Since we have accepted tens of thousands of Somalis here as refugees, others as immigrants, and continue to do so, it is useful to get a glimpse of the mentality they bring — though most are far more primitive than this educated man.

Immigration: Legal or Illegal it’s all the same to many

I guess things have not calmed down in Waterbury, CT, at least according to this letter to the editor to the Republican American.  The letter writer is director of something called CT Citzens for Immigration Control.  Notice that it doesn’t specify “illegal” immigration.   In my post on Maryland a few days ago, I tried, perhaps inarticulately, to make the point that increasingly citizens fed up with illegal immigration have begun to make no distinction between legal and illegal.

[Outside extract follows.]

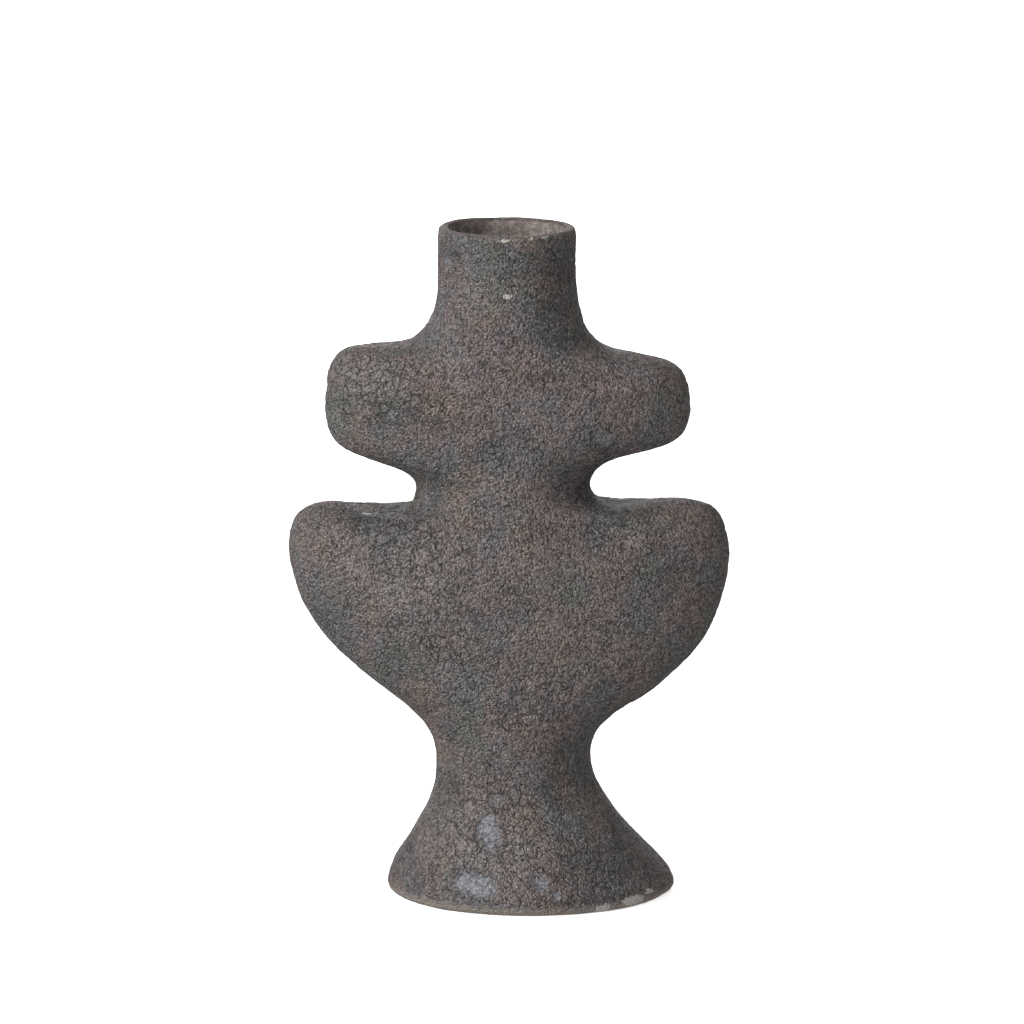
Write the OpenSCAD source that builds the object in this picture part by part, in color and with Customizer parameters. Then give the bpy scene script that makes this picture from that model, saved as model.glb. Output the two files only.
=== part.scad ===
// Sculptural stoneware vase: a flared foot, two pairs of lobes and a round neck.
// It is drawn as the clay sections that a potter forms one by one and lutes together.
// Millimetres, +Z up, +X to the right of the front, -Y towards the front.
// The origin lies on the table, under the middle of the lobes.

/* [Size] */
// Height of the whole vase
vase_h = 300; // [240:5:360]
// Thickness of the clay wall
wall = 5; // [4:0.5:6]
// Extra fullness of the lobed body, front to back
extra_depth = 0; // [-8:1:12]

/* [Mouth and neck] */
// Diameter of the opening for stems
mouth_d = 52; // [48:1:52]
// Outer diameter of the neck
neck_d = 61.5; // [60.5:0.5:63]
// Height of the coil that makes the lip
lip_h = 8; // [6:1:10]

/* [Foot] */
// Height of the ring that the vase stands on
foot_ring_h = 7; // [5:0.5:8]
// How far the base plate sits above the table
base_recess = 2; // [1:0.5:3]
// Width of the foot ring, across its flat underside and rounded edge
foot_ring_w = 6.4; // [5.5:0.1:7]

/* [Joints] */
// Thickness of the soft coils pressed into the joints inside
coil_t = 3; // [2:0.5:4]

/* [Detail] */
// Rows of facets between two stations of the outline
steps = 2; // [1:1:3]
// Facets around half of the body
half_cols = 20; // [12:2:28]

/* [Hidden] */
$fn = 96;

crust = [0.33, 0.31, 0.30];
raw_clay = [0.62, 0.52, 0.42];

drawn_h = 300;          // height that the outline below is drawn at
neck_x = -0.6;          // the neck's axis
neck_root_z = 262;      // where the neck is luted to the shoulder
neck_root_r = 32.8;
neck_straight_z = 278;  // the neck is a plain cylinder above this
bore_start_z = 268;     // the bore is a plain cylinder above this
foot_x = 9.8;           // the foot's axis: the potter set it off centre
foot_r = 64.2;          // the widest circle of the foot
foot_top_r = 63.3;
foot_inner_r = foot_r - foot_ring_w;
foot_edge_r = 3;        // rounding at the table
lip_edge_r = 2.4;
mouth_edge_r = 1.6;
edge_steps = 6;
side_rise = 3;          // how sharply a section rises or falls towards its two sides
coil_edge = 0.4;        // thickness that a pressed coil thins down to
coil_rows = steps;      // rows that a joint coil reaches to each side
coil_cols = 2;          // columns that a seam coil reaches to each side

// One station of the outline: left point, right point, height and half depth at the front.
function station(left, right, front_z, half_depth) =
    [left[0], left[1], right[0], right[1], front_z, half_depth];

// A station where the section is a level circle.
function level(z, left_x, right_x) =
    station([left_x, z], [right_x, z], z, (right_x - left_x) / 2);

outline = [
    // the flared foot
    level(foot_ring_h, foot_x - foot_top_r, foot_x + foot_top_r),
    level(14, -51, 67.5),
    level(22, -45.5, 60),
    level(31, -40.5, 51.5),
    level(40, -35.5, 45),
    level(49, -33, 39.5),
    level(58, -32.5, 37),
    // the lower pair of lobes
    station([-33.5, 67], [37.5, 66], 66.5, 35),
    station([-38, 76], [42, 75], 75.5, 35.5),
    station([-48.5, 87], [53, 85], 85, 36),
    station([-61.5, 97], [66, 93], 94, 36.5),
    station([-74, 107], [78, 103], 103.5, 36.5),
    station([-85, 119], [88, 115], 114.5, 37),
    station([-93, 132.5], [94.5, 129.5], 126, 37),
    station([-97, 146], [98, 144.5], 137.5, 37),
    station([-98.5, 157.5], [98.5, 157], 148, 36.5),
    station([-96, 168], [95.5, 168], 156, 36),
    station([-90, 174], [90, 174.5], 161.5, 35.5),
    station([-79.5, 176], [79, 177], 166, 35),
    station([-67, 173.5], [66.5, 176.5], 169.5, 34.5),
    station([-55.5, 171], [54.5, 175], 173, 34),
    station([-48.5, 171], [45.5, 175], 176, 33.5),
    station([-43, 175], [39.5, 178], 179, 33),
    station([-41, 182], [36.5, 182], 182, 33),
    // the upper pair of lobes
    station([-42.5, 186.5], [37, 187.5], 186.5, 33),
    station([-48, 190.5], [41.5, 193.5], 191, 33),
    station([-57.5, 194], [51, 198], 195.5, 33.5),
    station([-68, 197.5], [62, 200], 200.5, 33.5),
    station([-76, 202], [73, 202.5], 205.5, 34),
    station([-80, 208.5], [79, 208], 211, 34),
    station([-81.5, 217.5], [81.5, 217], 217.5, 34),
    station([-81, 228], [80.5, 227], 224, 34),
    station([-79.5, 237.5], [78, 234], 230, 34),
    station([-74, 244.5], [71.5, 239], 235, 33.5),
    station([-64.5, 246.5], [61.5, 241.5], 240, 33.5),
    station([-54.5, 247], [51.5, 243], 244, 33),
    station([-46.5, 248], [43.5, 245.5], 248, 33),
    station([-40.5, 252], [37.5, 250], 252, 33),
    station([-36.5, 256.5], [34, 255.5], 256.5, 33),
    level(neck_root_z, neck_x - neck_root_r, neck_x + neck_root_r)
];

stem_station = 6;    // joint between the foot and the lower body
waist_station = 23;  // joint between the lower and the upper body
last_station = len(outline) - 1;
stem_row = stem_station * steps;
waist_row = waist_station * steps;
last_row = last_station * steps;

// A smooth curve through the stations, as a Catmull-Rom spline. Rows count in facets.
function spline(a, b, c, d, t) =
    (2 * b + (c - a) * t + (2 * a - 5 * b + 4 * c - d) * t * t
        + (3 * b - a - 3 * c + d) * t * t * t) / 2;

function outline_at(row) =
    let (
        k = max(0, min(last_station - 1, floor(row / steps))),
        t = row / steps - k
    )
    spline(outline[max(0, k - 1)], outline[k], outline[k + 1],
        outline[min(last_station, k + 2)], t);

// The depth that is added to the lobes, none at the joints with the foot and the neck.
function added_depth(row) =
    row <= stem_row ? 0
    : extra_depth / 2 * pow(sin(180 * (row - stem_row) / (last_row - stem_row)), 2);

// A point of the outer skin: angle 0 is the right side, 90 the back, 270 the front.
function skin(row, angle) =
    let (
        s = outline_at(row),
        side_z = cos(angle) < 0 ? s[1] : s[3]
    )
    [
        (s[0] + s[2]) / 2 + cos(angle) * (s[2] - s[0]) / 2,
        sin(angle) * (s[5] + added_depth(row)),
        s[4] + (side_z - s[4]) * pow(abs(cos(angle)), side_rise)
    ];

function is_joint(row) = row == 0 || row == stem_row || row == waist_row || row == last_row;

// The direction into the clay. At a joint it lies level, so that the joint's faces are flat.
function inward(row, angle) =
    let (
        up = skin(row + 0.05, angle) - skin(row - 0.05, angle),
        around = skin(row, angle + 1) - skin(row, angle - 1),
        n = cross(up, around),
        used = is_joint(row) ? [n[0], n[1], 0] : n
    )
    used / norm(used);

function below_skin(row, angle, depth) = skin(row, angle) + depth * inward(row, angle);

// How far a pressed coil stands out of the wall, at a share 0 to 1 of its width.
function coil_bulge(share) = coil_edge + (coil_t - coil_edge) * pow(sin(180 * share), 2);

// A closed patch of clay between two depths under the skin. near and far are lists of rows
// of points, and a ring joins its last column to its first.
module patch(near, far, ring = false) {
    rows = len(near);
    cols = len(near[0]);
    all_points = [for (layer = [near, far], line = layer, p = line) p];
    last_col = ring ? cols - 1 : cols - 2;
    function a(r, c) = r * cols + c % cols;
    function b(r, c) = rows * cols + a(r, c);
    polyhedron(
        points = all_points,
        faces = [
            for (r = [0 : rows - 2], c = [0 : last_col]) each [
                [a(r, c), a(r + 1, c), a(r + 1, c + 1)],
                [a(r, c), a(r + 1, c + 1), a(r, c + 1)],
                [b(r, c), b(r + 1, c + 1), b(r + 1, c)],
                [b(r, c), b(r, c + 1), b(r + 1, c + 1)]
            ],
            for (c = [0 : last_col]) each [
                [a(0, c), a(0, c + 1), b(0, c + 1)],
                [a(0, c), b(0, c + 1), b(0, c)],
                [a(rows - 1, c), b(rows - 1, c + 1), a(rows - 1, c + 1)],
                [a(rows - 1, c), b(rows - 1, c), b(rows - 1, c + 1)]
            ],
            if (!ring) for (r = [0 : rows - 2]) each [
                [b(r, 0), b(r + 1, 0), a(r + 1, 0)],
                [b(r, 0), a(r + 1, 0), a(r, 0)],
                [b(r, cols - 1), a(r + 1, cols - 1), b(r + 1, cols - 1)],
                [b(r, cols - 1), a(r, cols - 1), a(r + 1, cols - 1)]
            ]
        ]
    );
}

// The wall of the body between two rows, over a half turn from start_angle.
module half_wall(first_row, end_row, start_angle) {
    angles = [for (c = [0 : half_cols]) start_angle + 180 * c / half_cols];
    patch(
        [for (r = [first_row : end_row]) [for (v = angles) skin(r, v)]],
        [for (r = [first_row : end_row]) [for (v = angles) below_skin(r, v, wall)]]
    );
}

// The wall all the way around.
module full_wall(first_row, end_row) {
    angles = [for (c = [0 : 2 * half_cols - 1]) 180 * c / half_cols];
    patch(
        [for (r = [first_row : end_row]) [for (v = angles) skin(r, v)]],
        [for (r = [first_row : end_row]) [for (v = angles) below_skin(r, v, wall)]],
        ring = true
    );
}

// A coil pressed flat against the inside of a joint that goes around.
module joint_coil(first_row, end_row) {
    angles = [for (c = [0 : 2 * half_cols - 1]) 180 * c / half_cols];
    patch(
        [for (r = [first_row : end_row]) [for (v = angles) below_skin(r, v, wall)]],
        [for (r = [first_row : end_row])
            let (depth = wall + coil_bulge((r - first_row) / (end_row - first_row)))
            [for (v = angles) below_skin(r, v, depth)]],
        ring = true
    );
}

// A coil pressed along the seam of the two halves, on the side that faces middle_angle.
module seam_coil(first_row, end_row, middle_angle) {
    offsets = [-coil_cols : coil_cols];
    turn = 180 / half_cols;
    patch(
        [for (r = [first_row : end_row])
            [for (c = offsets) below_skin(r, middle_angle + c * turn, wall)]],
        [for (r = [first_row : end_row])
            [for (c = offsets)
                let (depth = wall + coil_bulge((c + coil_cols) / (2 * coil_cols)))
                below_skin(r, middle_angle + c * turn, depth)]]
    );
}

// Points of a rounded corner, from one angle to another about a centre.
function corner(centre, r, from, to) =
    [for (i = [0 : edge_steps])
        let (v = from + (to - from) * i / edge_steps)
        centre + r * [cos(v), sin(v)]];

module sized() {
    scale(vase_h / drawn_h) children();
}

module foot_ring() {
    color(raw_clay) sized() translate([foot_x, 0, 0]) rotate_extrude()
        polygon(concat(
            [[foot_inner_r, 0]],
            corner([foot_r - foot_edge_r, foot_edge_r], foot_edge_r, -90, 0),
            [[foot_top_r, foot_ring_h], [foot_inner_r, foot_ring_h]]
        ));
}

module base_plate() {
    color(raw_clay) sized() translate([foot_x, 0, base_recess])
        cylinder(r = foot_inner_r, h = foot_ring_h - base_recess);
}

module foot_wall() {
    color(crust) sized() full_wall(0, stem_row);
}

module lower_body_front() {
    color(crust) sized() half_wall(stem_row, waist_row, 180);
}

module lower_body_back() {
    color(crust) sized() half_wall(stem_row, waist_row, 0);
}

module upper_body_front() {
    color(crust) sized() half_wall(waist_row, last_row, 180);
}

module upper_body_back() {
    color(crust) sized() half_wall(waist_row, last_row, 0);
}

module neck_tube() {
    root_bore_r = neck_root_r - wall;
    top_z = drawn_h - lip_h;
    color(crust) sized() translate([neck_x, 0, 0]) rotate_extrude()
        polygon([
            [root_bore_r, neck_root_z], [neck_root_r, neck_root_z],
            [31.8, 266], [31.1, 271], [neck_d / 2 + 0.1, 275],
            [neck_d / 2, neck_straight_z], [neck_d / 2, top_z],
            [mouth_d / 2, top_z], [mouth_d / 2, bore_start_z]
        ]);
}

module lip_coil() {
    low_z = drawn_h - lip_h;
    outer_r = neck_d / 2;
    inner_r = mouth_d / 2;
    color(crust) sized() translate([neck_x, 0, 0]) rotate_extrude()
        polygon(concat(
            [[inner_r, low_z], [outer_r, low_z]],
            corner([outer_r - lip_edge_r, drawn_h - lip_edge_r], lip_edge_r, 0, 90),
            corner([inner_r + mouth_edge_r, drawn_h - mouth_edge_r], mouth_edge_r, 90, 180)
        ));
}

module foot_joint_coil() {
    color(raw_clay) sized() joint_coil(0, coil_rows);
}

module stem_joint_coil() {
    color(raw_clay) sized() joint_coil(stem_row - coil_rows, stem_row + coil_rows);
}

module waist_joint_coil() {
    color(raw_clay) sized() joint_coil(waist_row - coil_rows, waist_row + coil_rows);
}

module neck_joint_coil() {
    color(raw_clay) sized() joint_coil(last_row - coil_rows, last_row);
}

module lower_seam_coils() {
    color(raw_clay) sized() for (side = [0, 180])
        seam_coil(stem_row + coil_rows + 1, waist_row - coil_rows - 1, side);
}

module upper_seam_coils() {
    color(raw_clay) sized() for (side = [0, 180])
        seam_coil(waist_row + coil_rows + 1, last_row - coil_rows - 1, side);
}

foot_ring();
base_plate();
foot_wall();
lower_body_front();
lower_body_back();
upper_body_front();
upper_body_back();
neck_tube();
lip_coil();
foot_joint_coil();
stem_joint_coil();
waist_joint_coil();
neck_joint_coil();
lower_seam_coils();
upper_seam_coils();
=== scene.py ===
"""Looks for the stoneware vase: a crusted skin over the clay sections, and a pale studio."""

import math

import bmesh
import bpy
import numpy as np
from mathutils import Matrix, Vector, noise
from mathutils.bvhtree import BVHTree


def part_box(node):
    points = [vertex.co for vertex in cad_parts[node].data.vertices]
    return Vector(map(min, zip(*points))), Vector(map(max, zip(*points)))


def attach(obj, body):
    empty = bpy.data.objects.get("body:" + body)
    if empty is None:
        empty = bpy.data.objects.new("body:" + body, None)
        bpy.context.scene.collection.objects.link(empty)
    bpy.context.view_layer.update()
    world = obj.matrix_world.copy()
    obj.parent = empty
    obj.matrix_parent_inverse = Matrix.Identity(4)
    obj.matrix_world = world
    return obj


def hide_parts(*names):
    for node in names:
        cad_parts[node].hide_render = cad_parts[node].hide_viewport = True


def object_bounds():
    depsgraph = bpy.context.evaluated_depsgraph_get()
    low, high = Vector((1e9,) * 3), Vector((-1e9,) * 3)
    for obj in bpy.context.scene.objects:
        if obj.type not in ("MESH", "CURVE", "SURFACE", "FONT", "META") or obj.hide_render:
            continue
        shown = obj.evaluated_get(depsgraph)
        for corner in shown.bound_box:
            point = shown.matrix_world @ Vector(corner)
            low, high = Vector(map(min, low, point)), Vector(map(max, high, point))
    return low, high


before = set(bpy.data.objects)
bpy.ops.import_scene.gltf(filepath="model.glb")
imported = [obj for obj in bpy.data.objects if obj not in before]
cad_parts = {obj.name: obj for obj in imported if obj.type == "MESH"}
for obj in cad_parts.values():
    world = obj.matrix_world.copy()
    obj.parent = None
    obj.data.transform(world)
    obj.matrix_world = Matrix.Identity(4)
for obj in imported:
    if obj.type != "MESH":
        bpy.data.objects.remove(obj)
cad_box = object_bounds()

MM = 0.001
COARSE = 1.6 * MM  # side of a quad before it is subdivided once
COIL_NODES = (
    "foot_joint_coil",
    "stem_joint_coil",
    "waist_joint_coil",
    "neck_joint_coil",
    "lower_seam_coils",
    "upper_seam_coils",
)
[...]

So, when refugee promoters continue to cozy up to groups and individuals promoting ‘open borders’ it will definitely be hurting the refugee cause.

Here is a portion of Paul Streitz’ letter:

Letter to Editor
Republican American, Waterbury, CT

The International Institute of Connecticut claims on its website, “we have assisted over 7000 people each year integrate into American life. We have paved the way for them to find a place to live, to find employment, to learn English and to generally improve their lives and be happy and adjusted in their new country.” These are for profit organizations engaged in trafficking human cargo, paid for by the U.S. State Department. They bring over hapless people to Waterbury, dump them in roach invested apartments, and then abandon them after ninety days to local welfare. What great humanitarians!!


Lewiston, Maine has 2,000 Somalis, with about 13,000 [82,230] in the United States. The problems of the world are dumped on unsuspecting towns and cities across the United States. Welfare, fights in schools, endless charges of racism, xenophobia, etc.


The best solution to this problem is to return the Burmese, Somalis and Hmong. Pay them off and set them up in their own countries. They would be better off and so would citizens of the United States.

Paul Streitz
CT Citizens for Immigration Control


We have covered the controversy in Waterbury, CT extensively here.